Subsequently Gierr and Shramm (1956) showed that on contact with the host only the RNA can bring about the disease and not the protein coat. In TMV therefore it is RNA which is the hereditary material.

It can therefore be concluded that nucleic acids in general and DNA in particular is the hereditary material in most of the organisms and in the absence of DNA (as in some viruses) RNA can constitute the genetic material.

5. Nucleic acids:

These are the most important constituents of the nucleus playing a vital role in the inheritence of characters from one generation to the other. There are two types of nucleic acids – Deoxyribose nucleic acid (DNA) and Ribose nucleic acid (RNA).

While both constitute the genetic material in different organisms, it is predominantly the DNA which is the genetic material in most of the organisms.
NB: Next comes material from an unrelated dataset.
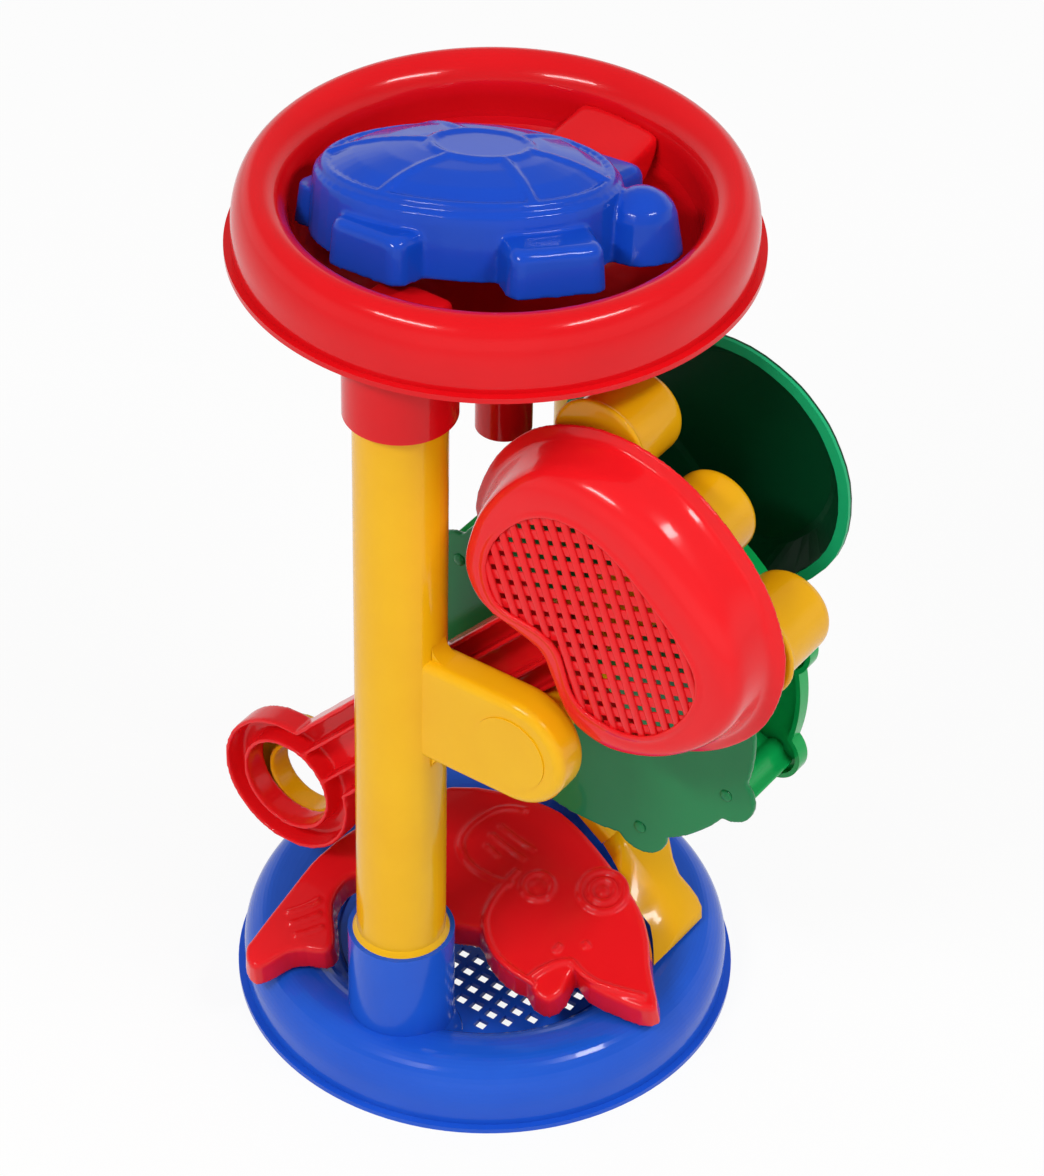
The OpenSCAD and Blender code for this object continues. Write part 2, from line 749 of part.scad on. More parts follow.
module scoop_sieve() {
    frame = [for (q = scoop_ring(scoop_floor_shares, -mesh_inset - fit, 0)) [q[0], q[1]]];
    field = [for (q = scoop_ring(scoop_floor_shares, -mesh_inset - mesh_hole, 0)) [q[0], q[1]]];
    mid = [scoop_s + scoop_w * 0.35, handle_n];
    reach = ceil(scoop_w / 2 / mesh_pitch);
    color("red") scoop_place() translate([0, 0, tool_wall - mesh_t]) linear_extrude(mesh_t)
        difference() {
            polygon(frame);
            for (i = [-reach:reach], j = [-reach:reach]) {
                at = mid + [
                    mesh_pitch * (i * cos(mesh_turn) - j * sin(mesh_turn)),
                    mesh_pitch * (i * sin(mesh_turn) + j * cos(mesh_turn))
                ];
                if (inside(at, field)) translate(at) rotate(mesh_turn) square(mesh_hole, center = true);
            }
        }
}

// Whether a point lies in an outline
function inside(p, o) = let (m = len(o)) len([
    for (i = [0:m - 1])
        let (a = o[i], b = o[(i + 1) % m])
        if ((a[1] > p[1]) != (b[1] > p[1]) && p[0] < a[0] + (p[1] - a[1]) / (b[1] - a[1]) * (b[0] - a[0])) i
]) % 2 == 1;

// A handle from the centre of its ring at s0 to s1 on the line n, open to the front
module handle_outline(s0, s1, n, w, r, inset) {
    translate([s0, n]) circle(r = r - inset);
    translate([s0, n - w / 2 + inset]) square([s1 - s0, w - 2 * inset]);
}

module tool_handle(s0, s1, n, w, r, hole, t) {
    linear_extrude(tool_wall) difference() {
        handle_outline(s0, s1, n, w, r, 0);
        translate([s0, n]) circle(r = hole);
    }
    linear_extrude(t) difference() {
        handle_outline(s0, s1, n, w, r, 0);
        handle_outline(s0, s1 + over, n, w, r, tool_wall);
    }
    linear_extrude(t) translate([s0, n]) difference() {
        circle(r = hole + tool_wall);
        circle(r = hole);
    }
    for (side = [-1, 1])
        translate([s0 + hole, n + side * rib_at - rib_t / 2, 0]) cube([s1 - s0 - hole, rib_t, t - rib_drop]);
}

module scoop_handle() {
    color("red") difference() {
        lay_tool() translate([0, 0, scoop_handle_z])
            tool_handle(ring_s, handle_end_s + scoop_edge, handle_n, handle_w, ring_r, ring_hole_r, handle_t);
        scoop_place() scoop_solid(fit);
    }
}

// Rake
module rake_head() {
    color("gold") lay_tool() difference() {
        union() {
            translate([0, 0, rake_front - rake_plate_t]) linear_extrude(rake_plate_t) {
                for (n = tine_n) translate([tine_s, n]) circle(r = tine_r + rake_plate_t);
                translate([tine_s - tine_r, tine_n[0]]) square([2 * tine_r, tine_n[2] - tine_n[0]]);
                translate([rake_neck_s, rake_n - rake_w / 2]) square([tine_s - rake_neck_s, rake_w]);
            }
            translate([rake_neck_s, rake_n - rake_w / 2, rake_back]) cube([rake_neck_len, rake_w, handle_t]);
            for (n = tine_n) translate([tine_s, n, rake_front - tine_len]) rotate_extrude() {
                translate([0, tine_round]) square([tine_r, tine_len - tine_round]);
                square([tine_r - tine_round, tine_len]);
                translate([tine_r - tine_round, tine_round]) circle(r = tine_round, $fn = 32);
            }
        }
        for (n = tine_n) translate([tine_s, n, rake_front - tine_len + tine_round])
            cylinder(r = tine_r - tool_wall, h = tine_len);
        translate([rake_neck_s + rake_plate_t, rake_n - rake_w / 2 + tool_wall, rake_back + tool_wall])
            cube([rake_neck_len - 2 * rake_plate_t, rake_w - 2 * tool_wall, handle_t]);
    }
}

module rake_handle() {
    color("gold") lay_tool() translate([0, 0, rake_back])
        tool_handle(rake_ring_s, rake_neck_s - fit, rake_n, rake_w, rake_ring_r, rake_hole_r, handle_t);
}

// Shovel
blade_rim_shares = [
    [-1.196, 0], [-1.19, 0.4], [-1.15, 0.66], [-1.02, 0.83], [-0.72, 0.94], [-0.3, 0.99],
    [0.2, 0.98], [0.55, 0.835], [0.83, 0.558], [0.97, 0.243], [1, 0]
];
blade_floor_shares = [
    [-0.54, 0], [-0.54, 0.3], [-0.52, 0.5], [-0.44, 0.66], [-0.25, 0.76], [-0.02, 0.79],
    [0.22, 0.76], [0.46, 0.65], [0.66, 0.44], [0.77, 0.19], [0.8, 0]
];

function blade_ring(shares, d, z) =
    lift([for (q = grow(smooth(blade_r * mirrored(shares), 3), d)) [blade_s + q[0], blade_n + q[1]]], z);

module blade_place() {
    lay_tool() translate([0, 0, -blade_y - blade_depth]) children();
}

module blade_solid(d) {
    skin([
        blade_ring(blade_floor_shares, d - blade_rim, 0),
        blade_ring(blade_floor_shares, d, blade_rim),
        blade_ring(blade_rim_shares, d - blade_rim, blade_depth - blade_rim),
        blade_ring(blade_rim_shares, d, blade_depth - blade_rim),
        blade_ring(blade_rim_shares, d, blade_depth)
    ]);
}

module shovel_blade() {
    color("darkgreen") blade_place() difference() {
        blade_solid(0);
        skin([
            blade_ring(blade_floor_shares, -blade_rim - tool_wall, tool_wall),
            blade_ring(blade_floor_shares, -tool_wall, blade_rim + tool_wall / 2),
            blade_ring(blade_rim_shares, -blade_rim - tool_wall, blade_depth - blade_rim),
            blade_ring(blade_rim_shares, -blade_rim - tool_wall, blade_depth + over)
        ]);
    }
}

module shovel_handle() {
    color("darkgreen") difference() {
        lay_tool() translate([0, 0, -shovel_handle_y - shovel_handle_t]) tool_handle(shovel_ring_s,
            blade_s - blade_r * 0.9, blade_n, handle_w, ring_r, ring_hole_r, shovel_handle_t);
        blade_place() blade_solid(fit);
    }
}

// Arched sections of the spade, moved in by t, with the ends and the feet moved on by past
function spade_arch(q, t, past) = [
    [q[1] + t, q[6] - past], [q[2] - spade_round + t, q[5] * 0.9 - t], [q[2] + spade_round + t, q[5] - t],
    [q[3] - spade_round - t, q[5] - t], [q[3] + spade_round - t, q[5] * 0.9 - t], [q[4] - t, q[6] - past]
];

function spade_rings(t, past) = [
    for (i = [len(spade_rows) - 1:-1:0])
        let (q = spade_rows[i], z = i == 0 ? past : i == len(spade_rows) - 1 ? -q[0] - past : -q[0])
        lift(flip(spade_arch(q, t, past)), z)
];

// Across the slope, out of it and down it
module spade_place() {
    translate(spade_at) rotate([0, 90 + spade_slope, 0]) rotate(90) children();
}

module spade_blade() {
    color("gold") spade_place() difference() {
        skin(spade_rings(0, 0));
        skin(spade_rings(spade_wall, over));
    }
}

module spade_handle() {
    last = spade_rows[len(spade_rows) - 1];
    color("gold") spade_place()
        translate([(last[1] + last[4]) / 2, last[5] - spade_grip[1] / 2, -spade_grip[2]])
            linear_extrude(spade_grip[2] - last[0] - fit)
                round_section(spade_grip[0], spade_grip[1], spade_grip[1] * 0.3);
}

// A rounded box in the bowl over the neck of a post
module bump(side) {
    low = shoulder_z + rest_gap;
    hull() for (a = [-1, 1], b = [-1, 1]) {
        drop = b == side ? 0 : bump_rise;
        translate([a * (bump_w / 2 - bump_edge), b * (bump_in - bump_edge), 0]) {
            translate([0, 0, bump_z + bump_rise - drop - bump_edge]) sphere(r = bump_edge, $fn = 24);
            translate([0, 0, low]) cylinder(r = bump_edge, h = bump_edge, $fn = 24);
        }
    }
}

base_tray();
base_sieve();
front_post();
back_post();
hopper_rim();
hopper_bowl();
hopper_spout();
hopper_collars();
hopper_caps();
axle();
front_spacer();
back_spacer();
wheel_core();
wheel_front_disc();
wheel_back_disc();
wheel_pins();
turtle_mould();
fish_mould();
scoop_basket();
scoop_sieve();
scoop_handle();
rake_head();
rake_handle();
shovel_blade();
shovel_handle();
spade_blade();
spade_handle();
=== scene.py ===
# %% [markdown]
# # A sand wheel toy
# Sand poured into the red hopper runs through its spout, turns a green bucket wheel and falls
# through the sieve in the blue base. A turtle and a fish mould, a scoop, a rake, a shovel and a
# spade are stored on the stand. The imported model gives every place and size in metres, so this
# lesson only adds what moulded plastic looks like: round edges, raised lines, gloss and colour.

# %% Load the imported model
import math

import bmesh
import bpy
from mathutils import Matrix, Vector
from mathutils.kdtree import KDTree
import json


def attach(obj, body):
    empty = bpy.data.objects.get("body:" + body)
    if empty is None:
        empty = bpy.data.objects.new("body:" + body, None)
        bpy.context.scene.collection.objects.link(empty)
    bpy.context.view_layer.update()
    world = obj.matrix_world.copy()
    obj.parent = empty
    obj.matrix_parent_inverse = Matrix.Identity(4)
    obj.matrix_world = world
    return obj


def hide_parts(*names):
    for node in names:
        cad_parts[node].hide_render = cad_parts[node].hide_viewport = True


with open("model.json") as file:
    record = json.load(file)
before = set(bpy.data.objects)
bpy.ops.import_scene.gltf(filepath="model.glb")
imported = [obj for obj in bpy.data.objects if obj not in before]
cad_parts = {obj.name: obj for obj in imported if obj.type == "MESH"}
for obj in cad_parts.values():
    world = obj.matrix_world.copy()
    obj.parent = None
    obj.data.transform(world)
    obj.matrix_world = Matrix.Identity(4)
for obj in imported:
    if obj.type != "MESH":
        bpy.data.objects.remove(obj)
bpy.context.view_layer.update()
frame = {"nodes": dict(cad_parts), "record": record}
MM = 0.001

# %% [markdown]
# ## The camera
# The photograph was taken from above and to the right with a long lens, so upright lines lean
# together only a little. A camera is easiest to set from its place and the way it looks: the
# cross products of that way with the level line give its side and its top.

# %% Camera
LENS = 131.63
SENSOR_WIDTH = 36
FAR_END = 20
CAMERA_AT = (0.6808, -0.9782, 1.1424)
CAMERA_WAY = (-0.4385, 0.6429, -0.6280)
CAMERA_ROLL = -1.2


def aim(place, forward, roll):
    """A matrix for a camera or lamp at place that looks along forward, rolled by some degrees."""
    forward = Vector(forward).normalized()
    level = forward.cross(Vector((0, 0, 1))).normalized()
    turn = Matrix.Rotation(math.radians(roll), 3, forward)
    side = turn @ level
    top = side.cross(forward)
    return Matrix.Translation(place) @ Matrix((side, top, -forward)).transposed().to_4x4()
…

The following are some of the important milestones in the discovery of Nucleic acids.

1. Meischer( 1869) isolated nucleic acids and called them nuclein.

2. Hertwig (1884) suggested a hereditary role to the nuclein

3. Kossel (18 84) recognized purines and pyrimidines in the nucleic acids.

4. Feulgen (1912) devised basic fushsin dye positive only to DNA.

5. Astbury and Bell (1938) showed that the bases in DNA molecule are arranged one above the other.

6. Avery, Macleod and Macarty (1944) presented evidence for DNA to be the genetic material.

7. Chargaff (1950) showed that DNA contains equal amount of purines and pyrimidines.

8. Wilkins etal( 1950) identified the molecular distance between the bases.

9. Furberg (1952); DNA is a coil of single chain.

10. Pauling and Corey (1952); DNA is a helix of three chains.

11. Watson and Crick (1953) demonstrated the double helix model for DNA molecule.

12. Meselson and Stahl (1958) demonstrated the semi conservative replication in DNA.

13. Jacob and Monod (1961) postulated the presence of RNA in protein synthesis.